Beyond Section 122, Trump still has other legal avenues. 

These include Section 301 of the same Act, which targets unfair trade practices, and Section 232 of the Trade Expansion Act of 1962, which addresses national security concerns. The latter is already in place for industry-specific tariffs on steel, aluminium, lumber and automobiles. 

The Supreme Court’s decision has also thrown into question a series of trade deals struck in recent months. While Trump has indicated some agreements would stand, details remain unclear. 

Some trade partners are concerned they may have to pay the 15 per cent global rate on top of rates they have already negotiated with Washington.

“(Trump) can always impose higher rates above the 15 per cent … because of other sections of the law,” said Edmund Sim, a partner at Appleton Luff International Lawyers in Washington DC. 

“So, it's a consideration for every country (if) they want to … on a diplomatic level disturb the status quo. It would be difficult for countries, for example, those at last week’s Board of Peace meeting, to revisit agreements they already have with the US.” 

WILL THERE BE REFUNDS?

IEEPA tariffs are estimated to have brought in more than US$175 billion so far. Legally, those funds may have to be returned, but the process is far from straightforward, said experts. 

While the Supreme Court invalidated the tariffs, it did not provide guidance on how refunds should be handled. Trump has said any repayments could be tied up in litigation for years. 

Heng said: “There will be a very long-term process of legal loops to clear before the refunds will be given, with some estimates years away.” 

Mancini noted that US Customs and Border Protection has tracked tariffs by product code, meaning refunds could technically be processed efficiently. However, she expects resistance from the White House. 

“The Trump administration is probably going to make this a complicated process wherein they're going to appeal and push back,” she said. 

“It will require a lot of lawsuits and paperwork, and many US small business owners probably won't have the time, energy or money to be able to do that.” 

HIGH-STAKES DIPLOMACY

Trump’s setback comes just weeks before a scheduled visit to China in March, where he is set to meet President Xi Jinping in what analysts describe as a high-stakes encounter. 

“The US administration has been pushing for this meeting. Trump wants to have the deal of the century with China,” noted Mancini. 

She added that the ruling may weaken Trump’s hand heading into the talks. 

“He's now had a check on his power. The Chinese will see and note that,” she said.

“It's a really big blow and underscores the rule of law in the US, as opposed to having the presidential executive authority (and making) decisions unilaterally.” 

Analysts note that layers of tariffs on Chinese exports were imposed under different legal provisions, such as Section 301, which remain intact. That means significant duties on Chinese goods are still in place despite the court’s ruling. 

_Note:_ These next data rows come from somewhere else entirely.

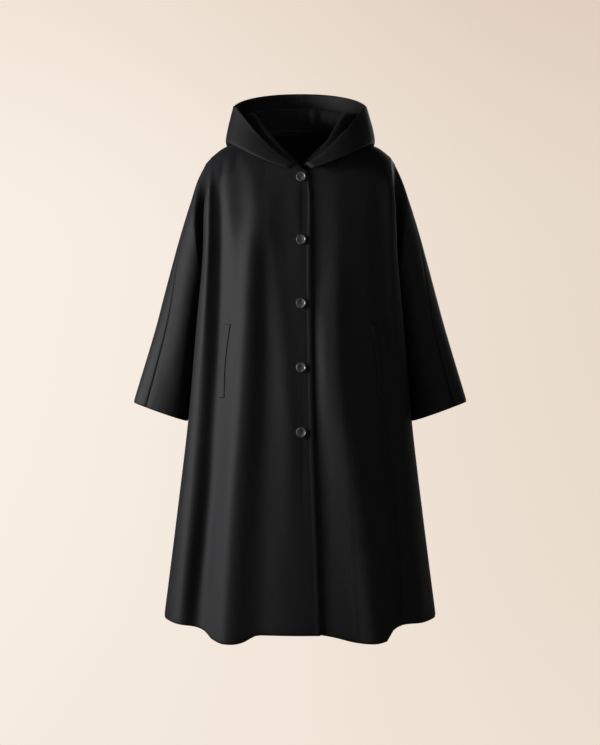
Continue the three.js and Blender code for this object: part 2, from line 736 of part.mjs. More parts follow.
const buttonGeometry = makeButton();
const buttonAxis = new THREE.Vector3(0, 1, 0);
for (let i = 0; i < buttonCount; i += 1) {
  const z = -firstButtonDrop - i * buttonSpacing;
  const { point, normal } = onPanel('front_right', 0, z);
  const geometry = buttonGeometry.clone();
  geometry.applyQuaternion(new THREE.Quaternion().setFromUnitVectors(buttonAxis, normal));
  const seat = point.clone().addScaledVector(normal, buttonLift(point, normal));
  geometry.translate(seat.x, seat.y, seat.z);
  addPiece(`button_${i + 1}`, geometry, hornColour, 0.35);
}

export default cloak;
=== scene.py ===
# Hooded wool cloak, filled out as it hangs. Metres, +Z up, the front faces -Y, the wearer's right is at -X.
import bmesh
import bpy
import math
from mathutils import Matrix, Vector, noise


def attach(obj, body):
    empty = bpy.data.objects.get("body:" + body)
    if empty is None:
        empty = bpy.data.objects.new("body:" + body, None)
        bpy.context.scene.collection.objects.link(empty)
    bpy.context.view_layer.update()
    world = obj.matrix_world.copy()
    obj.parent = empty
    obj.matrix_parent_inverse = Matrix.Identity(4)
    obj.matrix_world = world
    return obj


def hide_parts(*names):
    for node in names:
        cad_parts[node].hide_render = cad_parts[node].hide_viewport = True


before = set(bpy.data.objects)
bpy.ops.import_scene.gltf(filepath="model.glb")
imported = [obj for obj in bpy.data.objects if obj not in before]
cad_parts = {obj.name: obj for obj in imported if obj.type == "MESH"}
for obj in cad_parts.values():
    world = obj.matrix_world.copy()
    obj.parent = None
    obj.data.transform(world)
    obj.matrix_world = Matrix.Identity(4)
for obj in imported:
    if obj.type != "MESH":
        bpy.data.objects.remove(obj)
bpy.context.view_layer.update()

scene = bpy.context.scene


# A table with a name for each column and a row for each section.
def tableOf(columns, *rows):
    return [dict(zip(columns.split(), row)) for row in rows]


# The photograph's frame: 600 x 745, one pixel is 2.33 mm at the middle of the body.
view = {
    "pixel": 0.00233,
    "middleX": 301,        # pixel column of the middle of the body
    "originY": 143,        # pixel row of the base of the neck
    "distance": 2.8,
    "imageWidth": 600,
    "imageHeight": 745,
    "sensor": 36,          # millimetres
    "clipEnd": 60,
}

cloth = {
    "thickness": 0.0024,
    "seamGap": 0.0003,
    "edgeReach": 0.004,    # how far wear reaches in from an edge
    "hemDip": 0.0014,      # the turned hem rounds off at the very edge
    "hemReach": 0.0035,
}
# Slow waviness of the hanging cloth, drawn out in height.
wave = {
    "height": 0.0014, "length": 0.11, "tall": 0.45,
    "small": 0.34, "smallShare": 0.25, "smallTall": 0.6, "apart": 3,
}

body = {
    "neckHalf": 0.085,
    "neckRise": 0.016,
    "shoulderSlope": 0.3,
    "frontNeckDrop": 0.073,
    "backNeckRise": 0.034,
    "frontNeckReach": 1.0,
    "backNeckReach": 0.72,
    "shoulderTopHalf": 0.206,
    "shoulderEdgeHalf": 0.214,
    "shoulderEdgeDrop": 0.038,
    "shoulderRoundStart": 0.150,
    "shoulderRound": 0.096,
    "underarmDrop": 0.340,
    "hemDrop": 1.083,
    "hemDip": 0.021,
    "hemDipFrom": 1.25,
    "hemDipReach": 0.7,
    "hemFoldDip": 0.4,
    "sideHem": -1.089,
    "hemNotch": 0.018,
    "armholeDepth": 0.028,
    "armClearance": 0.009,
    "cornerRadius": 0.015,
    "neckCurve": 2.2,
    "shoulderCurve": 2.4,
    "sleeveTopCurve": 1.4,
    "narrowing": 0.150,    # height over which the shoulder's width turns into the body's
    "sideTurn": 0.8,
    "sideCurve": 1.9,
    "armSpread": 0.020,    # the side fold widens just below the arm
    "armSpreadReach": 0.06,
    "armClearReach": 0.075,
    "calmEnd": 1.5,
    "columns": 88,
    "lapColumns": 16,
    "lapCurve": 1.4,
    "upperRows": 84,
    "lowerRows": 168,
}

# The left front lies under the right one: its step back, how it eases out beside the lap, and a dip there.
under = {
    "step": 0.0030,
    "loose": 0.0006, "looseFrom": 0.5, "looseReach": 0.3,
    "easeFrom": 0.012, "easeReach": 0.046,
    "dip": 0.0008, "dipFrom": 0.014, "dipWidth": 0.020, "dipTop": 0.14, "dipReach": 0.16,
}

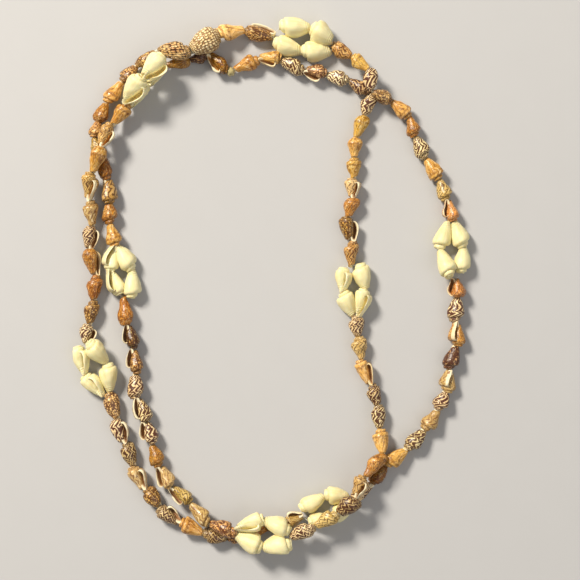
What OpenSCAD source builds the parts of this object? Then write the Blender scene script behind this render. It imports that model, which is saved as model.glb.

BUFFER FROM ASIA’S STRENGTH 

Despite the turbulence, economists say Asian economies may be somewhat cushioned. 

Heng noted that many Asian nations began the year on a strong footing, supported by robust exports and growth in artificial intelligence- and semiconductor-related sectors.

“That will buffer against a little bit of this uncertainty,” he said. 

Jeremy Tan, CEO of Tiger Fund Management, added that the court ruling may even ease the burden for some Asian trading partners, particularly those previously facing tariffs above 15 per cent, at least for the next five months. 

Still, analysts agree that clarity remains elusive. 

“We’re not going to have certainty for a very long time. Most countries globally are (treating it as) a case of watch-and-wait,” Mancini said. 

“Trump is the tariff king. If he can’t use the mechanisms he’s been using before, he will find other ways that are legal.” 

That prolonged uncertainty is already reverberating through markets, and continued geopolitical risks are likely to drive demand for safe-haven assets, said Tan. 

“We have seen a structural change in the prices of precious metals and hard assets. Gold has rallied (to record highs), and we continue to see demand for hedging,” he noted.  

Central banks are also increasing purchases of hard assets as part of a broader diversification away from the US dollar, he added. 

“We continue to see the de-dollarisation trend continue,” he said. “As the US may not be able to collect as much tariffs (this year), fiscal deficits could worsen, and that will continue to put a drag on the US dollar.”